%%

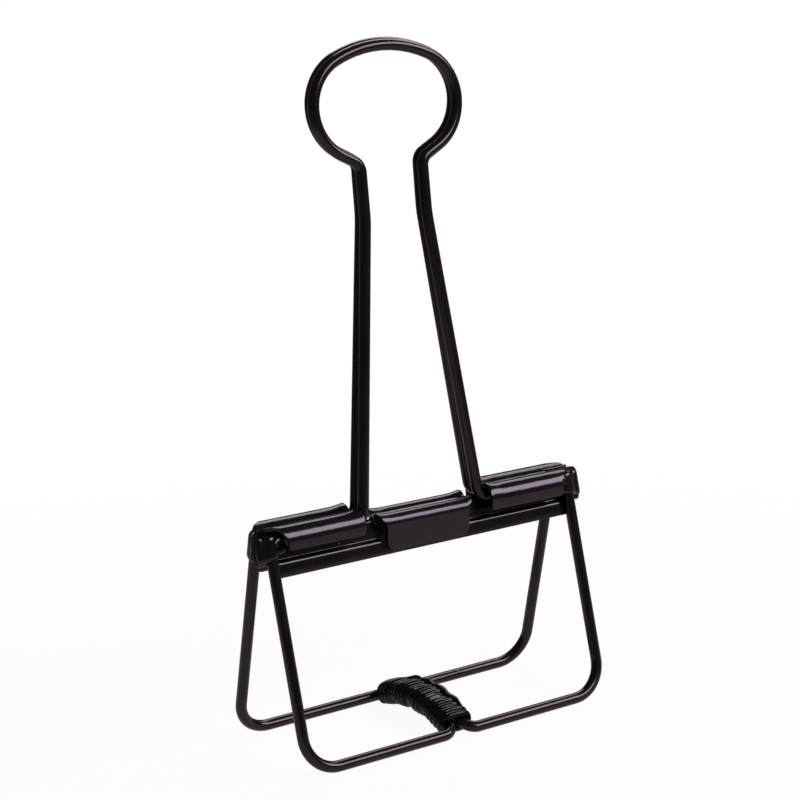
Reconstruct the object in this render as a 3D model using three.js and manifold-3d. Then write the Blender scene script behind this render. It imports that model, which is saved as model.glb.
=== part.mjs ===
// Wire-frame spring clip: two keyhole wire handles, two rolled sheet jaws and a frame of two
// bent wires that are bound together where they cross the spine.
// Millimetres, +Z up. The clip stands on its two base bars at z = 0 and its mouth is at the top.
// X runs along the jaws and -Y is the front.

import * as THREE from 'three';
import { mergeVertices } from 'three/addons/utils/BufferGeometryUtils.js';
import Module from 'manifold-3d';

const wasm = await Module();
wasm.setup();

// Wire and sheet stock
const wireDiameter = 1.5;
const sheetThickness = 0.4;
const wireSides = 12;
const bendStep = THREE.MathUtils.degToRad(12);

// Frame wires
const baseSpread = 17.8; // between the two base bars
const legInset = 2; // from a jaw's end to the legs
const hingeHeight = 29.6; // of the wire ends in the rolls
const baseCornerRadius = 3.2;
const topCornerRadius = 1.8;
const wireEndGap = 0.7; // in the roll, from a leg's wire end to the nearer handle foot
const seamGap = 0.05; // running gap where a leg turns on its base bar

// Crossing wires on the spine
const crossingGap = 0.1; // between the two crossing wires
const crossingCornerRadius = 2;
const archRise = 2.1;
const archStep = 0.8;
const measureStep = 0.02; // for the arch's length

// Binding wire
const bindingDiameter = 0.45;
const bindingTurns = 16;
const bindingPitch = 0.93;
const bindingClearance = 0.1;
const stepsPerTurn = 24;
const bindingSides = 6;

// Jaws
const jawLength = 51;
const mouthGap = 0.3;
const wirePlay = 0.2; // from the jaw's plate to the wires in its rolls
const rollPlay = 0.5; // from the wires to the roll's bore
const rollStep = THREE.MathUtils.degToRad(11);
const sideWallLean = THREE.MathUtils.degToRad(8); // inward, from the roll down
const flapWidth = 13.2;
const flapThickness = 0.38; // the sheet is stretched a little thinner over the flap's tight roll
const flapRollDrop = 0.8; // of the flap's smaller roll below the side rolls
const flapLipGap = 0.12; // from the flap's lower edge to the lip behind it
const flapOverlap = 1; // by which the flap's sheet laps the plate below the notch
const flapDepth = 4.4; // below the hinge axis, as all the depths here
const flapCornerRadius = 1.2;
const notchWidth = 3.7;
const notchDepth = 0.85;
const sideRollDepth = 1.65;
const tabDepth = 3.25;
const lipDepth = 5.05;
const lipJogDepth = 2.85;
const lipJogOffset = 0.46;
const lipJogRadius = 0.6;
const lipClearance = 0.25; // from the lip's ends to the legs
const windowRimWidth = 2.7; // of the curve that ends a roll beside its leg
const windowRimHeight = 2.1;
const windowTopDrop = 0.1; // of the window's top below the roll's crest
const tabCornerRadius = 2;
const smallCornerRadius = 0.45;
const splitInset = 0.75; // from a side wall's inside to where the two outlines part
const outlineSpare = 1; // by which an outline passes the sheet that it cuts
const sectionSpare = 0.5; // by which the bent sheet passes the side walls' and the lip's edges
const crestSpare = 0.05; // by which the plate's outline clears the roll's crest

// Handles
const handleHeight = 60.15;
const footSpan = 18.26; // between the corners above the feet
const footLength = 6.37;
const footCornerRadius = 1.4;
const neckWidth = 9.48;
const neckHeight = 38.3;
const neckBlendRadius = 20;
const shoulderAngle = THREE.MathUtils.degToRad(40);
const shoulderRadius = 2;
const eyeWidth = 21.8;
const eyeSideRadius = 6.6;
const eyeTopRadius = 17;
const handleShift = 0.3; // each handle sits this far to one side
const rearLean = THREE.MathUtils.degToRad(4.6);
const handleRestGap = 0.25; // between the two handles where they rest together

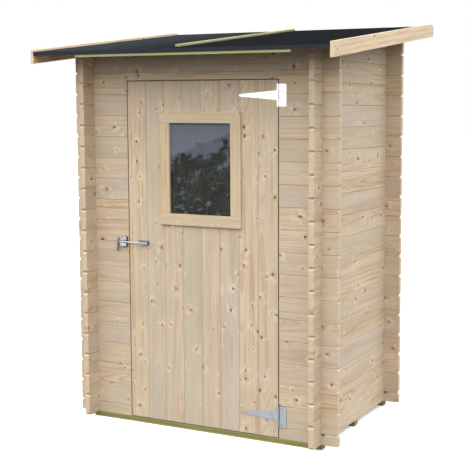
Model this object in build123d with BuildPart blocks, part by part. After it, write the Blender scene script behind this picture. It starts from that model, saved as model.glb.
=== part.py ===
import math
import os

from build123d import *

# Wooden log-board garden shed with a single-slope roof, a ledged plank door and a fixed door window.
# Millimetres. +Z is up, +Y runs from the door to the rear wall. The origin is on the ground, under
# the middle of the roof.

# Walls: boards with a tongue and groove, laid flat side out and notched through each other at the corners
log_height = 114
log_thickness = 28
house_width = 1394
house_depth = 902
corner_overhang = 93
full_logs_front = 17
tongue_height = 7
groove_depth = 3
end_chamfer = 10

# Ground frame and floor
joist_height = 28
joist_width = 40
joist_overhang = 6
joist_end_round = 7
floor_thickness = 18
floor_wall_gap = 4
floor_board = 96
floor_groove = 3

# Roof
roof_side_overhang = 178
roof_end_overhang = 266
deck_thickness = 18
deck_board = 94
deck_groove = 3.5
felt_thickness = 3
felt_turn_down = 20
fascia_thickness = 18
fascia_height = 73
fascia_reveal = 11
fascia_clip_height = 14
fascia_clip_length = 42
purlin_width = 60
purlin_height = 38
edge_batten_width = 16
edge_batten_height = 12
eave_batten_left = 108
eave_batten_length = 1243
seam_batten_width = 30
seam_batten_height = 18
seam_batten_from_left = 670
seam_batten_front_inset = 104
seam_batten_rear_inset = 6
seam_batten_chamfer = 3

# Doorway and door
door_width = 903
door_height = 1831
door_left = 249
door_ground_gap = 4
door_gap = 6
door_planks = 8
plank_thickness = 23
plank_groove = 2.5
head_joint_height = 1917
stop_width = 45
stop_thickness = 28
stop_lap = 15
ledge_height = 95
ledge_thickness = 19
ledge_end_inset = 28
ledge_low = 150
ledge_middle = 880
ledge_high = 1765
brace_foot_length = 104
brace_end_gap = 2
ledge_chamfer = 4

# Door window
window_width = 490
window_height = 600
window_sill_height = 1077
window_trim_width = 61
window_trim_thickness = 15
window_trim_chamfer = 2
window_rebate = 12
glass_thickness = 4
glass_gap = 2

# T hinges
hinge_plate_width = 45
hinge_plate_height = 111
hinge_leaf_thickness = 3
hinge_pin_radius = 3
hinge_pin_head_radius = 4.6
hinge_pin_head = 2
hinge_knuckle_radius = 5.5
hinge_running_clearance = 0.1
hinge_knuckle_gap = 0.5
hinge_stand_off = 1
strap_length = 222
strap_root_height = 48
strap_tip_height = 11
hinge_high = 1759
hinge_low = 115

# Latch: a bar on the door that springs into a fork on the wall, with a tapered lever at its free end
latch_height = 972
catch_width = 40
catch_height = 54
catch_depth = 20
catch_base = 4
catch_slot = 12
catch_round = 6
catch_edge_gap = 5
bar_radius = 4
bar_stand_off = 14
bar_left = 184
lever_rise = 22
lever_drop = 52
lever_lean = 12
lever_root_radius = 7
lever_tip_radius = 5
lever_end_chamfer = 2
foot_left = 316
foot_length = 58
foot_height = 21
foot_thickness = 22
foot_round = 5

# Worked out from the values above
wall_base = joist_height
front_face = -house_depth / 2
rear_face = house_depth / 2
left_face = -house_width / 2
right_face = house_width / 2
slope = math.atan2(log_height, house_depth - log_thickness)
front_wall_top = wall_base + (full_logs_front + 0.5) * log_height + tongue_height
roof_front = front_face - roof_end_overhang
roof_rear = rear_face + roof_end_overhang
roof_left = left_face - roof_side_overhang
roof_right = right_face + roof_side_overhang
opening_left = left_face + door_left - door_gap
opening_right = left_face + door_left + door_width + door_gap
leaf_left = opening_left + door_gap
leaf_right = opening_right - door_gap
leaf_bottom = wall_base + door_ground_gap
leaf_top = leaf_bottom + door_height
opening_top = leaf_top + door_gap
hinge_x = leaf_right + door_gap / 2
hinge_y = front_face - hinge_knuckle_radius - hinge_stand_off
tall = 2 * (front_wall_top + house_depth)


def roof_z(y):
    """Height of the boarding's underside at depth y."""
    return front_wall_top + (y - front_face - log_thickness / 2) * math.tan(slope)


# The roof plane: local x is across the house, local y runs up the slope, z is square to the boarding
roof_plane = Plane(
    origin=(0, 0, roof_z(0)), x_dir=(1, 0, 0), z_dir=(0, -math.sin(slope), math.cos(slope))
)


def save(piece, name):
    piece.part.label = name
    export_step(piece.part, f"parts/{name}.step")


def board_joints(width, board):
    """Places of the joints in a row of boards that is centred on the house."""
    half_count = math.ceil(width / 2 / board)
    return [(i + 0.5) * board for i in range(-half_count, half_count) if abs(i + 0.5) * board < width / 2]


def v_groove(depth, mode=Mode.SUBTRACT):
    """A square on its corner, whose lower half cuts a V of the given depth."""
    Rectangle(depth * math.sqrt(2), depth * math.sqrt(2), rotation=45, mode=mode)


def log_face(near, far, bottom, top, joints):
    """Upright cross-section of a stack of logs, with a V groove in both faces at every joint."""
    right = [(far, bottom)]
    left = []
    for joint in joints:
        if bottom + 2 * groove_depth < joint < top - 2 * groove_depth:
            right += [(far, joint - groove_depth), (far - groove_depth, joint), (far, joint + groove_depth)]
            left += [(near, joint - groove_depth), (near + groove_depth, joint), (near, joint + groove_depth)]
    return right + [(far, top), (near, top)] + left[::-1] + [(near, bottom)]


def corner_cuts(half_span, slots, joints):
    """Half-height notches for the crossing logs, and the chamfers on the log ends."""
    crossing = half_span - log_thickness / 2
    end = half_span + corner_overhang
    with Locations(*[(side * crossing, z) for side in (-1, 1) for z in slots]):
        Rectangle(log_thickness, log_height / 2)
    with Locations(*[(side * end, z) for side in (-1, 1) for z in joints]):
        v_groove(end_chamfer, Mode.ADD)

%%

**Task goal**
From the records above, retype only the lines starting at the line that contains "Model this object" and ending at the line that contains "floor_groove = 3", both included.

**Task answer**
Model this object in build123d with BuildPart blocks, part by part. After it, write the Blender scene script behind this picture. It starts from that model, saved as model.glb.
=== part.py ===
import math
import os

from build123d import *

# Wooden log-board garden shed with a single-slope roof, a ledged plank door and a fixed door window.
# Millimetres. +Z is up, +Y runs from the door to the rear wall. The origin is on the ground, under
# the middle of the roof.

# Walls: boards with a tongue and groove, laid flat side out and notched through each other at the corners
log_height = 114
log_thickness = 28
house_width = 1394
house_depth = 902
corner_overhang = 93
full_logs_front = 17
tongue_height = 7
groove_depth = 3
end_chamfer = 10

# Ground frame and floor
joist_height = 28
joist_width = 40
joist_overhang = 6
joist_end_round = 7
floor_thickness = 18
floor_wall_gap = 4
floor_board = 96
floor_groove = 3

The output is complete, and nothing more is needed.